La mystérieuse Conchée
Il reste à filer vers la Conchée, roc étroit le plus éloigné. Entre lui et les autres îlots se trouve la fosse aux Normands, une aire de mouillage que les bateaux ennemis ont pris plaisir à occuper pour préparer leurs attaques sur la ville. Manquait donc un fort pour les prendre à revers. Vauban s’y emploie et fait construire sur la Conchée, de 1692 à 1720, ce bastion, son œuvre ! Pour y accoster, il faut une coque solide. Sans ponton ni quai, le bateau de La Compagnie du fort de la Conchée, association qui gère le site et le rénove depuis 1988, débarque ses passagers entre deux vagues.

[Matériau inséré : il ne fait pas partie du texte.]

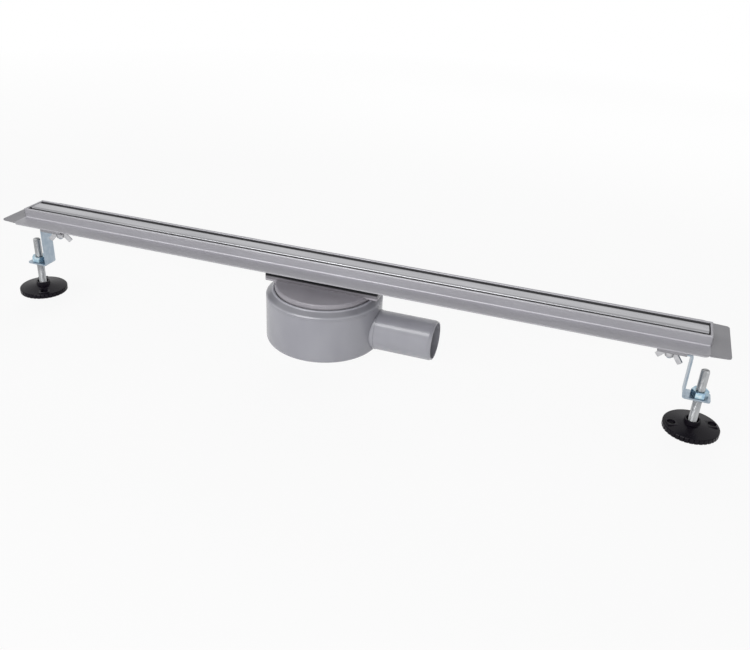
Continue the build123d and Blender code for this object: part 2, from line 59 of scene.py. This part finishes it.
# Studio, with the floor just under the lowest place that a foot reaches
floor_size = 60.0
floor_level = -24.5 * mm
floor_white = 0.95
floor_shadow_share = 0.1
shadow_fade = (0.9, 2.4)
ambient_strength = 0.3
backdrop_strength = 1.0

# Lamps: name, place, length, width, power, whether they light matt faces, whether shiny faces mirror them
lamp_target = (0.0, 0.0, 0.08)
lamps = (
    ("strip", (-0.4, -0.96, 1.5), 1.3, 0.5, 13.0, False, True),
    ("front", (-0.1, -1.8, 0.75), 2.0, 0.7, 25.0, True, False),
    ("back", (0.1, 1.8, 0.75), 2.0, 0.7, 10.0, True, False),
)

# Shading that several finishes share
edge_samples = 6
# Samples for the painted shade in seams
seam_samples = 6
even_grain = (1.0, 1.0, 1.0)
tone_stops = (0.35, 0.65)
# Range over which the painted shade grows at edges turned away from view
outline_range = (0.15, 0.75)


def new_material(name):
    """An empty node material with its Principled shader, as (material, nodes, links, shader)."""
    material = bpy.data.materials.new(name)
    material.use_nodes = True
    nodes = material.node_tree.nodes
    return material, nodes, material.node_tree.links, nodes["Principled BSDF"]


def mapped_noise(nodes, links, stretch, scale, detail=3.0, roughness=0.55):
    """Noise in the part's own frame, its grain drawn out by stretch along each axis."""
    place = nodes.new("ShaderNodeTexCoord")
    mapping = nodes.new("ShaderNodeMapping")
    mapping.inputs["Scale"].default_value = stretch
    noise = nodes.new("ShaderNodeTexNoise")
    noise.inputs["Scale"].default_value = scale
    noise.inputs["Detail"].default_value = detail
    noise.inputs["Roughness"].default_value = roughness
    links.new(place.outputs["Object"], mapping.inputs["Vector"])
    links.new(mapping.outputs["Vector"], noise.inputs["Vector"])
    return noise


def colour_ramp(nodes, links, factor, stops):
    """A ramp from (position, colour) stops, driven by factor."""
    ramp = nodes.new("ShaderNodeValToRGB")
    elements = ramp.color_ramp.elements
    for element, (position, colour) in zip(elements, stops):
        element.position = position
        element.color = (*colour, 1.0)
    for position, colour in stops[2:]:
        elements.new(position).color = (*colour, 1.0)
    links.new(factor, ramp.inputs["Fac"])
    return ramp


def value_range(nodes, links, factor, low, high):
    """Factor from 0 to 1 brought to the range from low to high."""
    scaled = nodes.new("ShaderNodeMapRange")
    scaled.inputs["To Min"].default_value = low
    scaled.inputs["To Max"].default_value = high
    links.new(factor, scaled.inputs["Value"])
    return scaled


def add_relief(nodes, links, shader, heights, edge_radius):
    """Soft edges of edge_radius metres, with bumps of (height output, depth in metres, strength) on top."""
    edge = nodes.new("ShaderNodeBevel")
    edge.samples = edge_samples
    edge.inputs["Radius"].default_value = edge_radius
    normal = edge.outputs["Normal"]
    for height, depth, strength in heights:
        bump = nodes.new("ShaderNodeBump")
        bump.inputs["Distance"].default_value = depth
        bump.inputs["Strength"].default_value = strength
        links.new(height, bump.inputs["Height"])
        links.new(normal, bump.inputs["Normal"])
        normal = bump.outputs["Normal"]
    links.new(normal, shader.inputs["Normal"])


def shaded_seams(nodes, links, colour, reach, depth):
    """The colour with painted shade, darkened by up to depth in gaps and corners narrower than reach metres.
    """
    cavity = nodes.new("ShaderNodeAmbientOcclusion")
    cavity.samples = seam_samples
    cavity.inputs["Distance"].default_value = reach
    open_share = value_range(nodes, links, cavity.outputs["AO"], 1.0 - depth, 1.0)
    mixed = nodes.new("ShaderNodeMix")
    mixed.data_type = "RGBA"
    mixed.blend_type = "MULTIPLY"
    mixed.inputs["Factor"].default_value = 1.0
    links.new(colour, mixed.inputs["A"])
    links.new(open_share.outputs["Result"], mixed.inputs["B"])
    return mixed.outputs["Result"]


def band(nodes, links, axis, low, high, softness):
    """1 where the size of the object coordinate along axis lies from low to high, fading over softness."""
    place = nodes.new("ShaderNodeTexCoord")
    parts = nodes.new("ShaderNodeSeparateXYZ")
    size = nodes.new("ShaderNodeMath")
    size.operation = "ABSOLUTE"
    inside = nodes.new("ShaderNodeMath")
    inside.operation = "MULTIPLY"
    links.new(place.outputs["Object"], parts.inputs["Vector"])
    links.new(parts.outputs[axis], size.inputs[0])
    for index, (level, start) in enumerate(((low, 0.0), (high, 1.0))):
        edge = nodes.new("ShaderNodeMapRange")
        edge.inputs["From Min"].default_value = level - softness
        edge.inputs["From Max"].default_value = level + softness
        edge.inputs["To Min"].default_value = start
        edge.inputs["To Max"].default_value = 1.0 - start
        links.new(size.outputs["Value"], edge.inputs["Value"])
        links.new(edge.outputs["Result"], inside.inputs[index])
    return inside.outputs["Value"]


def larger(nodes, links, first, second):
    """The larger of two values."""
    choice = nodes.new("ShaderNodeMath")
    choice.operation = "MAXIMUM"
    links.new(first, choice.inputs[0])
    links.new(second, choice.inputs[1])
    return choice.outputs["Value"]


def product(nodes, links, factors):
    """The product of several values."""
    total = factors[0]
    for factor in factors[1:]:
        times = nodes.new("ShaderNodeMath")
        times.operation = "MULTIPLY"
        links.new(total, times.inputs[0])
        links.new(factor, times.inputs[1])
        total = times.outputs["Value"]
    return total


def shaded(nodes, links, colour, share, tone):
    """The colour, multiplied by tone where share is 1."""
    mixed = nodes.new("ShaderNodeMix")
    mixed.data_type = "RGBA"
    mixed.blend_type = "MULTIPLY"
    mixed.inputs["B"].default_value = (tone, tone, tone, 1.0)
    links.new(share, mixed.inputs["Factor"])
    links.new(colour, mixed.inputs["A"])
    return mixed.outputs["Result"]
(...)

En trente-cinq ans, beaucoup a été fait sur ce fort de 65 mètres de long et 35 de large, agrippé à son rocher comme un mollusque à son caillou. Pièces voûtées au sous-sol, réfectoire, dortoir, esplanade de 1 400 mètres carrés… les ouvriers qui travaillent sous le ressac redonnent vie à une « ceinture de feu » qui fut l’avant-rempart farouche de Saint-Malo.